## PROBLEM DETAILS
Please quote exactly the opening lines of the data, from the first line to the one where "import Sketcher" appears.
◇ ◇ ◇ ◇ ◇ ◇ ◇
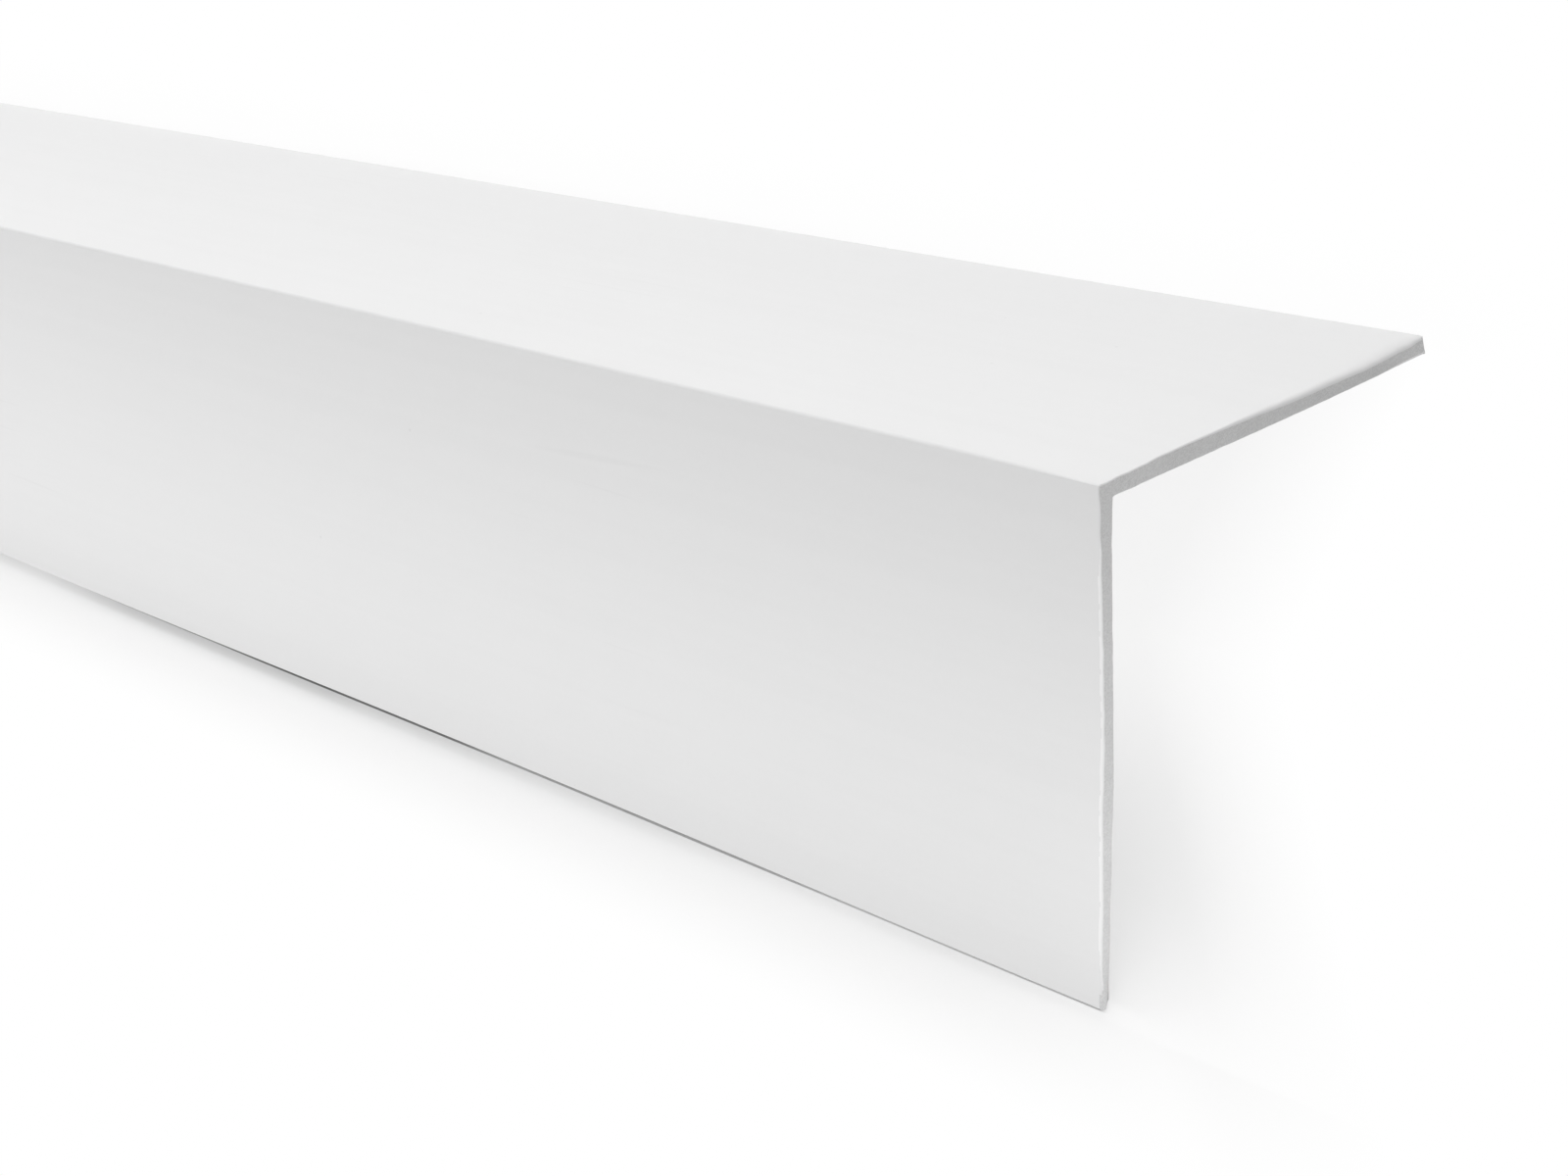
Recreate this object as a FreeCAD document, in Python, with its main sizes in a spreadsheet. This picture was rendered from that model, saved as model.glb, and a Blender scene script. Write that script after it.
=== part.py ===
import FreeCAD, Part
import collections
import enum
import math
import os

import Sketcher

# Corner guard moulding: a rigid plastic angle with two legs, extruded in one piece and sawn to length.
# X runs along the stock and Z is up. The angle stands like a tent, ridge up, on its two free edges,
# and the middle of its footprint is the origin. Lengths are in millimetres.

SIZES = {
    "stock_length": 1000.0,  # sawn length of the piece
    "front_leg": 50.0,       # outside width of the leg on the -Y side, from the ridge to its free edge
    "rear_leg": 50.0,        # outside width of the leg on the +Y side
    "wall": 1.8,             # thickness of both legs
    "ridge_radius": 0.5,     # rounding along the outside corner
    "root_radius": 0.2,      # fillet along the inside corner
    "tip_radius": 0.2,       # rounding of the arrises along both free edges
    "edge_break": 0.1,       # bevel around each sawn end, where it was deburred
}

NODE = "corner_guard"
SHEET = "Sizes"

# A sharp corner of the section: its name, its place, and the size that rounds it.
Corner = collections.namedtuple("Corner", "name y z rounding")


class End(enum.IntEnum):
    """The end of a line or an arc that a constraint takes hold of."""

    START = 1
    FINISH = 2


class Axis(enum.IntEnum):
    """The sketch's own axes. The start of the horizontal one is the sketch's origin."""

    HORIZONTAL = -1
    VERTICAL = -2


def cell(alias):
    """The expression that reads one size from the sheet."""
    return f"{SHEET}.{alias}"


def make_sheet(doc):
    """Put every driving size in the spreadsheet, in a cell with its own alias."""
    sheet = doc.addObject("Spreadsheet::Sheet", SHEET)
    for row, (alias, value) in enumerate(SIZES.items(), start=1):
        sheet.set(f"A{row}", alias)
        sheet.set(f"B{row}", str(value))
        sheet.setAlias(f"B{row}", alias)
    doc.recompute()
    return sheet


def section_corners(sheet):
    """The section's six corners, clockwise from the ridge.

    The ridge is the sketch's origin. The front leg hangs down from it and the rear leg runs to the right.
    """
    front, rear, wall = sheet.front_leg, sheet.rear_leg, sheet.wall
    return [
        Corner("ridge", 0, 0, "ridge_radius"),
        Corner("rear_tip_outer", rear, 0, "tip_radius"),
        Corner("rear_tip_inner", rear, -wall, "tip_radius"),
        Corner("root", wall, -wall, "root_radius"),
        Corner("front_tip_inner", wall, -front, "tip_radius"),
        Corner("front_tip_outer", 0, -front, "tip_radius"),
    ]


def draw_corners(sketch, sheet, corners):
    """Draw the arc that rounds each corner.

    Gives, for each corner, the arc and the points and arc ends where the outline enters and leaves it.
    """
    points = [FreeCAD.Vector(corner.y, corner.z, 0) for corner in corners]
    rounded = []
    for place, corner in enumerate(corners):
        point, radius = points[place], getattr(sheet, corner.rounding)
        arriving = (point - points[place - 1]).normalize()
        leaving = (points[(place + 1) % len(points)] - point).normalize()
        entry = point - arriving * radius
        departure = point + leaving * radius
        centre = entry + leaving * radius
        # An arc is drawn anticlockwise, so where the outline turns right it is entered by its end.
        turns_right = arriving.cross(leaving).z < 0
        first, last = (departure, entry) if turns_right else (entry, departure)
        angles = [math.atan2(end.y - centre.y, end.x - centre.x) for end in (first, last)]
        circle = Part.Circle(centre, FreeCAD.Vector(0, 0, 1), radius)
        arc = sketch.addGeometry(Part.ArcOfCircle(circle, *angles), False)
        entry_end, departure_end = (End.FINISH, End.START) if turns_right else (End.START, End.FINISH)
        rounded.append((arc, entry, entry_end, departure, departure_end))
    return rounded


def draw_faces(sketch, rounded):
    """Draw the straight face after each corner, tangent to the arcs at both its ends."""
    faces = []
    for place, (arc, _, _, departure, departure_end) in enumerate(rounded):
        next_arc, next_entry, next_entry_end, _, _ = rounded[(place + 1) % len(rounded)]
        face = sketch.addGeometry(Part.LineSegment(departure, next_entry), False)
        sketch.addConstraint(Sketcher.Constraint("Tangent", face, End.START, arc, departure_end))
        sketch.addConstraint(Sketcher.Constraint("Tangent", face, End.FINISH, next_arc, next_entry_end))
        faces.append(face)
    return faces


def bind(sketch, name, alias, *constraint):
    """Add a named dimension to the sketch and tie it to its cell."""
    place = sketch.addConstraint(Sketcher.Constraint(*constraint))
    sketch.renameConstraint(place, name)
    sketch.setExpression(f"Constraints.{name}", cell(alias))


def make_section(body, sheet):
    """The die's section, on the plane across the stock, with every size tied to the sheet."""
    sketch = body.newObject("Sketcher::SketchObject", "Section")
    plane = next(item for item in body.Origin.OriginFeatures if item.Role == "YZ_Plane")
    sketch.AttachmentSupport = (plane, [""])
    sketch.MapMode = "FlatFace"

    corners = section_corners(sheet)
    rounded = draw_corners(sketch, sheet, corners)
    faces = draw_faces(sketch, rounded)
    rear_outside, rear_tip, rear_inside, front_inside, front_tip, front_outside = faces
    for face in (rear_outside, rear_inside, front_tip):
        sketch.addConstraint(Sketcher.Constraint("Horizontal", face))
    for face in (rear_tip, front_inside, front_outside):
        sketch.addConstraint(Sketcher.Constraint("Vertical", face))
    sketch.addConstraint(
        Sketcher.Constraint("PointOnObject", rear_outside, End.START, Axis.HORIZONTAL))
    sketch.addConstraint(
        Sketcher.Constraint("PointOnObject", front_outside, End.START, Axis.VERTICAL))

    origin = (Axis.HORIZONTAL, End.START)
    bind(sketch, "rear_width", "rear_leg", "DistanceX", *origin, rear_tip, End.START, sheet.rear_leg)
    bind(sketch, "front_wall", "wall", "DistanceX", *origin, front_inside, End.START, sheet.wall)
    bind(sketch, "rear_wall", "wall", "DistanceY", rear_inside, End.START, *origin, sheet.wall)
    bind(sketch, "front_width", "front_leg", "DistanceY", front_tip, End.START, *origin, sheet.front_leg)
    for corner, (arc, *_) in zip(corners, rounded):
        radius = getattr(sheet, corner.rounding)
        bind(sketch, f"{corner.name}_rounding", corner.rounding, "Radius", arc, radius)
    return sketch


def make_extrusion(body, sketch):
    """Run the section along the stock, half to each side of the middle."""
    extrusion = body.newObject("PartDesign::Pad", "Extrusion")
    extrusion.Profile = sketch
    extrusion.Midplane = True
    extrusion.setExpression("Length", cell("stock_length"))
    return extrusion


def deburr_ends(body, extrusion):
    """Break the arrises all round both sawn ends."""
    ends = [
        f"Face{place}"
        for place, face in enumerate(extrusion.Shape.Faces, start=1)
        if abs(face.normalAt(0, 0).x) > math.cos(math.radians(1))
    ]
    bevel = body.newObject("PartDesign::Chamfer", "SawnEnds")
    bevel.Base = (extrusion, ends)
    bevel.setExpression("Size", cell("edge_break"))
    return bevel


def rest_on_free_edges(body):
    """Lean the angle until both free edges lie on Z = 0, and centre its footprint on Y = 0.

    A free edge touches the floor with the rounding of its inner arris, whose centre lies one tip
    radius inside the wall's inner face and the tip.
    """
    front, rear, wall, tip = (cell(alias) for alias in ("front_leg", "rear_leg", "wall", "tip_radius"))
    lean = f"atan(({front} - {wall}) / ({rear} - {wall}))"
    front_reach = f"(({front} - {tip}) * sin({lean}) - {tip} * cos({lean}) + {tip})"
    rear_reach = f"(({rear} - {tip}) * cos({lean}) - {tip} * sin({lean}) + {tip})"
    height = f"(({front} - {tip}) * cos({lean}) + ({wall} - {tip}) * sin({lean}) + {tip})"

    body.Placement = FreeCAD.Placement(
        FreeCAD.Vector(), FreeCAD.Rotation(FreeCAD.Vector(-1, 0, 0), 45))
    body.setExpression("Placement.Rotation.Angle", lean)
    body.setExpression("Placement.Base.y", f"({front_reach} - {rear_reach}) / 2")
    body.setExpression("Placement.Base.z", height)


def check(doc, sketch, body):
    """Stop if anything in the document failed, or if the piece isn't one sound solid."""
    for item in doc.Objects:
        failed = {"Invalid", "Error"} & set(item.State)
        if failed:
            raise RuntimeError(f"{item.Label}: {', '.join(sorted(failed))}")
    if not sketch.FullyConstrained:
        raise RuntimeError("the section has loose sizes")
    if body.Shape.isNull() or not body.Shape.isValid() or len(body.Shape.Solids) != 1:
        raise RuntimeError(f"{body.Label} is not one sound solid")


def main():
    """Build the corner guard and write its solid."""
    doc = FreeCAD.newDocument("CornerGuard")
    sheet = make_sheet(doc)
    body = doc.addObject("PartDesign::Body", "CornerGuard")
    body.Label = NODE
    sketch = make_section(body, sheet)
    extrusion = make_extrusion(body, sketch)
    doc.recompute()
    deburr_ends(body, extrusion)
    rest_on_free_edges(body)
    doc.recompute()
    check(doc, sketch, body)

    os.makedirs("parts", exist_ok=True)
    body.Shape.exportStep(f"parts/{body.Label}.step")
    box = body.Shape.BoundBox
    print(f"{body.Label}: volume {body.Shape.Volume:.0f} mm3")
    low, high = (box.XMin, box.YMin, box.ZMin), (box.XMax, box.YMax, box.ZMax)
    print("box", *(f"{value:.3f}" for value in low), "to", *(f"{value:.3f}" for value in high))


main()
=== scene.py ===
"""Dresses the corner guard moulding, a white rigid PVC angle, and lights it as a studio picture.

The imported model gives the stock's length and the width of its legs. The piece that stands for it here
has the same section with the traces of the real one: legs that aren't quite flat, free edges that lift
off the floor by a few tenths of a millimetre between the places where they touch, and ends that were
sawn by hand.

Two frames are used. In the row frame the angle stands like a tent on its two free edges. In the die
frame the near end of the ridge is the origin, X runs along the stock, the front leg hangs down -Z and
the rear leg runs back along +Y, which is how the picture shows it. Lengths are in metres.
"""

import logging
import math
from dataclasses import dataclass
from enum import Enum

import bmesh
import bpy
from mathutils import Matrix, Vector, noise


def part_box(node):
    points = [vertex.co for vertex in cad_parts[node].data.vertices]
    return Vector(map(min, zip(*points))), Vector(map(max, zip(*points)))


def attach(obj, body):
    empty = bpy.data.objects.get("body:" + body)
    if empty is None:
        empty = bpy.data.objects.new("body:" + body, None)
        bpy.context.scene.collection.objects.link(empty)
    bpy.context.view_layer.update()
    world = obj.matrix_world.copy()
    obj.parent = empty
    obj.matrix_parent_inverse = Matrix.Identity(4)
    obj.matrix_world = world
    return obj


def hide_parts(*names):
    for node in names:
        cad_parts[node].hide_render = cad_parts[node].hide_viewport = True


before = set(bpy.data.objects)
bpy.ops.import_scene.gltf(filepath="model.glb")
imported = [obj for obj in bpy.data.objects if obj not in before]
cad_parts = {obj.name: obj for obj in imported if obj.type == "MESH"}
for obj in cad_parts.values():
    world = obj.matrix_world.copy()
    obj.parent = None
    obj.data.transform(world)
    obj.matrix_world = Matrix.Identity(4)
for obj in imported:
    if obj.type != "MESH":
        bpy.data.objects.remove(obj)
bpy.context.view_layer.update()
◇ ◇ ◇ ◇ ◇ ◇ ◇
## ANSWER FOR THE TASK
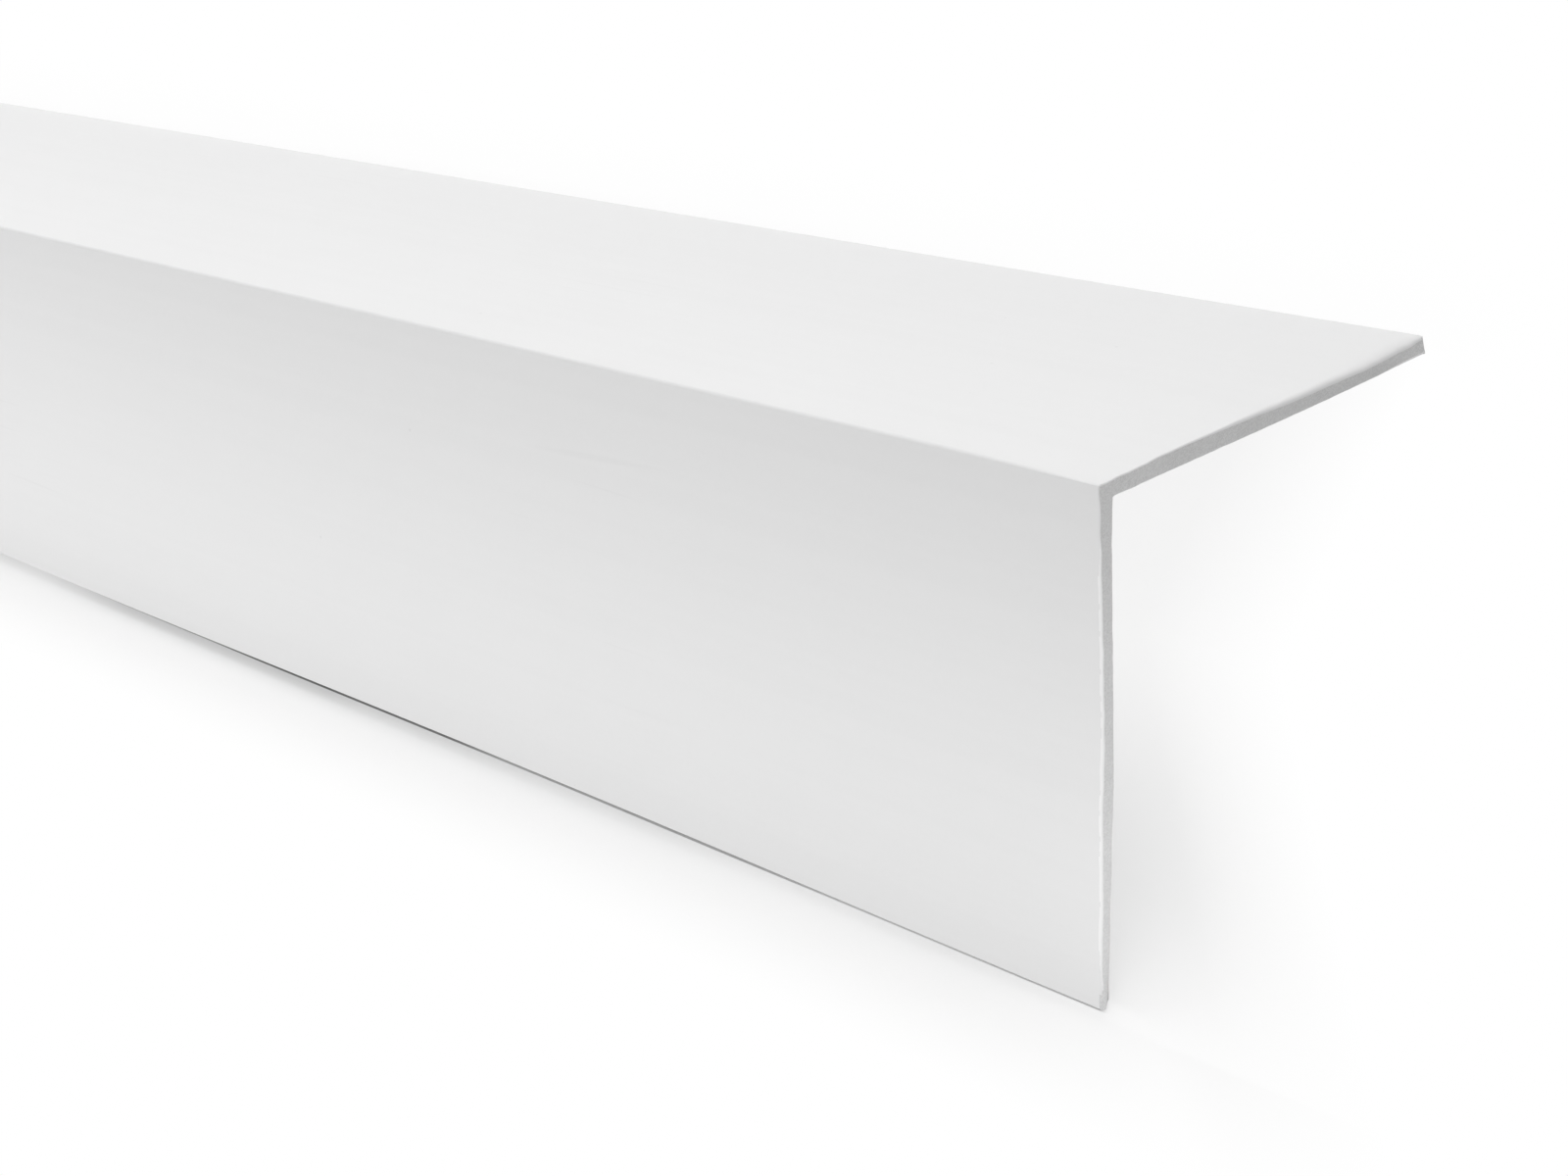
Recreate this object as a FreeCAD document, in Python, with its main sizes in a spreadsheet. This picture was rendered from that model, saved as model.glb, and a Blender scene script. Write that script after it.
=== part.py ===
import FreeCAD, Part
import collections
import enum
import math
import os

import Sketcher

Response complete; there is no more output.